Simultaneously, the government has covered the area of charging infrastructure as well as rolled out an EV R&D fund with the department of science and technology (DST). So, there is a lot of clarity and focus already by the government from all sides.
What is your outlook for growth of the EV market in India?
There is very good opportunity in the EV space currently and companies which are able to work on the TCO with respect to the vehicle and battery technology, vehicle health management systems and remote location solutions, are all moving towards the direction of positive growth in the EV segment as we go forward.

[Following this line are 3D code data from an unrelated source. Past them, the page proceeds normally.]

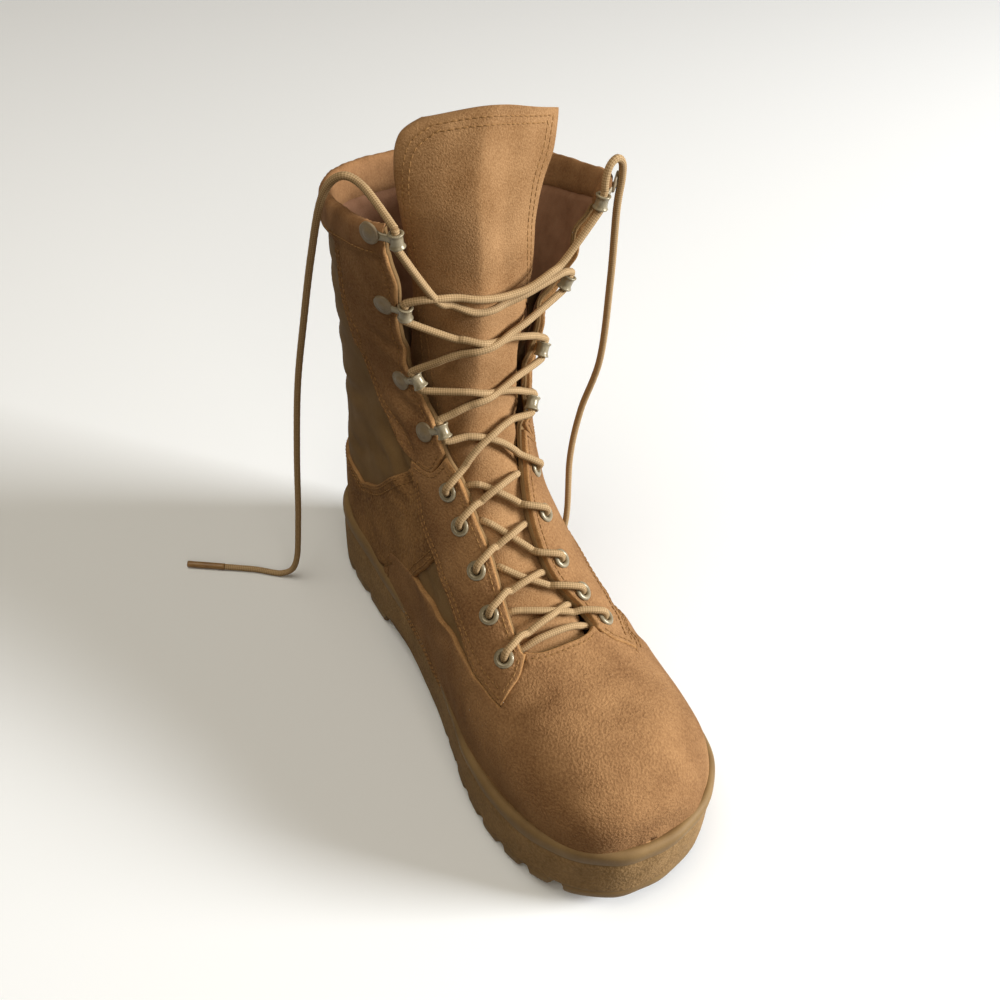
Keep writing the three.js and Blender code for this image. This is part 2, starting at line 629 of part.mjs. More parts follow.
const boot = new THREE.Group();
boot.name = "boot";
function add(name, body, look) {
  const { vertProperties, triVerts } = body.getMesh();
  const geometry = new THREE.BufferGeometry();
  geometry.setAttribute("position", new THREE.BufferAttribute(new Float32Array(vertProperties), 3));
  geometry.setIndex(new THREE.BufferAttribute(new Uint32Array(triVerts), 1));
  const mesh = new THREE.Mesh(geometry, new THREE.MeshStandardMaterial(look));
  mesh.name = name;
  boot.add(mesh);
}

const [medialHoles, lateralHoles] = SIDES.map((where) =>
  wasm.Manifold.union(EYELETS.map((row) => eyeletHole(row[where.name], where))),
);
add("outsole", outsole(), RUBBER);
add("upper", upper().subtract(medialHoles).subtract(lateralHoles), FABRIC);
add("insole", insole(), LINING);
add("tongue", tongue(), SUEDE);
add("vamp", overlay(VAMP), SUEDE);
add("counter", overlay(COUNTER), SUEDE);
add("backstay", backstay(), SUEDE);
add("eyestay_medial", overlay(EYESTAY, -BEYOND, EYESTAY_SPLIT).subtract(medialHoles), SUEDE);
add("eyestay_lateral", overlay(EYESTAY, EYESTAY_SPLIT, BEYOND).subtract(lateralHoles), SUEDE);
add("facing_medial", overlay(FACING, -BEYOND, 0), SUEDE);
add("facing_lateral", overlay(FACING, 0, BEYOND), SUEDE);
for (const where of SIDES) {
  const { name } = where;
  for (const row of EYELETS) add(`eyelet_${name}_${row.pair}`, eyelet(row[name], where), METAL);
  for (const row of LOOPS) add(`loop_${name}_${row.pair}`, laceLoop(row[name], where), METAL);
}
add("lace_bar", bottomBar(), BRAID);
for (const i of range(PAIRS.length - 1)) add(`lace_cross_${i + 1}`, crossing(PAIRS[i], PAIRS[i + 1]), BRAID);
for (const where of SIDES) {
  add(`lace_end_${where.name}`, laceEnd(where), BRAID);
  add(`aglet_${where.name}`, aglet(where), TIP);
}

// The origin is the middle of the boot's box without the free lace ends, on the floor.
const box = new THREE.Box3();
const fixed = boot.children.filter((mesh) => !/^(lace_end|aglet)/.test(mesh.name));
for (const mesh of fixed) box.expandByObject(mesh);
const middle = box.getCenter(new THREE.Vector3());
for (const mesh of boot.children) mesh.geometry.translate(-middle.x, -middle.y, -box.min.z);

export default boot;
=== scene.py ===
import math

import bpy
import numpy as np
from mathutils import Matrix, Vector
from mathutils.geometry import delaunay_2d_cdt


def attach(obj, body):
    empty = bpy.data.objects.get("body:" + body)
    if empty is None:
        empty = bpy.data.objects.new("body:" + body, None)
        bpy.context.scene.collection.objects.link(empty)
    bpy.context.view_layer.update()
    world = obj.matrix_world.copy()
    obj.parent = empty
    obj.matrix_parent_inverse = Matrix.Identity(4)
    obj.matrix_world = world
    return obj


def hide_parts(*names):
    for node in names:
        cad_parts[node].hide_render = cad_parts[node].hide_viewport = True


# ------------------------------------------------------------------ frame, camera and light
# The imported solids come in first. Lengths below are millimetres in the boot's own frame: across (+ to
# the outer side), -run (run is forward from the back of the heel) and up; MIDDLE leads to the row frame.
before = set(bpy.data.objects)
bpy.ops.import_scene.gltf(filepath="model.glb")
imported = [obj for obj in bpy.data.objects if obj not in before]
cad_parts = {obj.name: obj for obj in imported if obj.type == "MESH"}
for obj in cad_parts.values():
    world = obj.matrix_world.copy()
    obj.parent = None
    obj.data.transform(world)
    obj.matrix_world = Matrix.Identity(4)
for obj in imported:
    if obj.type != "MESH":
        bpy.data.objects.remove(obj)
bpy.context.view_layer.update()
MIDDLE = np.array([7.0125885, -146.14814147, 0.0])


def to_row(points):
    return (np.asarray(points, float) - MIDDLE) / 1000


# A three-quarter view from above, over the toe's inner side, with a short lens.
azimuth, elevation, roll = (math.radians(value) for value in (-31.37, 41.78, 2.96))
back = Vector((math.sin(azimuth), -math.cos(azimuth), 0)) * math.cos(elevation)
back.z = math.sin(elevation)
level = Vector((math.cos(azimuth), math.sin(azimuth), 0))
upright = back.cross(level)
camera = bpy.data.objects.new("camera", bpy.data.cameras.new("camera"))
bpy.context.collection.objects.link(camera)
camera.data.lens = 41.03
camera.data.sensor_width = 36
camera.data.clip_start = 0.01
right = level * math.cos(roll) + upright * math.sin(roll)
over = upright * math.cos(roll) - level * math.sin(roll)
facing_it = Matrix((right, over, back)).transposed().to_4x4()
camera.matrix_world = Matrix.Translation((-0.21962, -0.33862, 0.48836)) @ facing_it
bpy.context.scene.camera = camera

# A pale studio floor, a large soft key from the right, and weaker fills.
floor_mesh = bpy.data.meshes.new("floor")
floor_mesh.from_pydata([(-4, -4, 0), (4, -4, 0), (4, 4, 0), (-4, 4, 0)], [], [(0, 1, 2, 3)])
floor = bpy.data.objects.new("floor", floor_mesh)
bpy.context.collection.objects.link(floor)
floor_paint = bpy.data.materials.new("floor")
floor_paint.use_nodes = True
matt = floor_paint.node_tree.nodes["Principled BSDF"].inputs
matt["Base Color"].default_value, matt["Roughness"].default_value = (0.92, 0.96, 1, 1), 0.9
floor.data.materials.append(floor_paint)
floor.visible_diffuse = False  # a dark flag below: no bounce into the shaded side
world = bpy.data.worlds.new("studio")
world.use_nodes = True
glow = world.node_tree.nodes["Background"].inputs
glow["Color"].default_value, glow["Strength"].default_value = (1, 0.78, 0.52, 1), 0.1
bpy.context.scene.world = world
bpy.context.scene.view_settings.view_transform = "Standard"
for name, place, aim, size, power, tint in (
    ("key", (2.0, -1.5, 1.1), (0, 0, 0.1), 0.9, 116, (1, 0.985, 0.97)),
    ("top", (-0.7, -0.1, 2.4), (0, 0, 0.1), 1.8, 28, (1, 0.93, 0.8)),
    ("front", (-0.5, -2.2, 1.4), (0, 0, 0.1), 0.9, 9, (1, 0.9, 0.75)),
):
    lamp = bpy.data.objects.new(name, bpy.data.lights.new(name, "AREA"))
    lamp.data.size, lamp.data.energy, lamp.data.color = size, power, tint
    lamp.location = place
    lamp.rotation_mode = "QUATERNION"
    lamp.rotation_quaternion = (Vector(aim) - Vector(place)).to_track_quat("-Z", "Y")
    bpy.context.collection.objects.link(lamp)

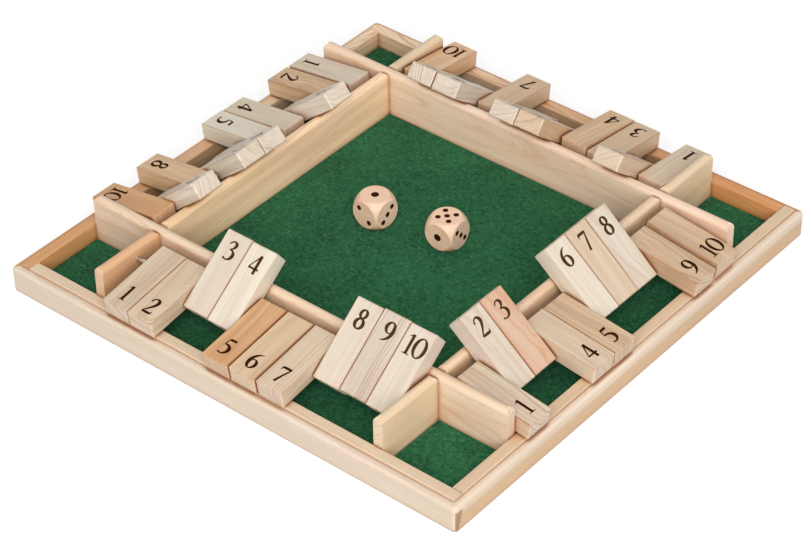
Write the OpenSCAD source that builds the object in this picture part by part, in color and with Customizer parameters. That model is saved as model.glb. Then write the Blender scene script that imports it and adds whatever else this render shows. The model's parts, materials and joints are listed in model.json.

In the FAME-II subsidy also, more than 40 percent has been allocated to electric buses, which clearly shows that the government is really keen on promoting mass clean transportation and benefiting the masses.
Is JBM aligning its investments in capacity building / new product development given the growth potential of the EV segment?
We have already earmarked Rs 500 crore of capital expansion from FY2021 through to FY2023 for our electric vehicle facilities in terms of technology upgradation, R&D, skilling, capacity, manpower and also establishing the whole ecosystem and executing projects in the electric vehicle space.
Are you also looking at setting up charging infrastructure for the JBM electric buses?
Charging infrastructure is an integral part of the ecosystem and we follow a different approach in different cases. In some areas, we are collaborating with other players and in others we are doing it ourselves. While there is no fixed formula, it depends upon the city demographics and geographic requirements.
What is your overall opinion about the Union Budget 2021?
I would say that the Budget is in a positive direction and focused on creating demand in the market and ensuring competitiveness and focusing on the right areas like health, transportation, energy and infrastructure. So, all growth engines of the economy have been taken in focus and the government has tried to address all stratas of the society.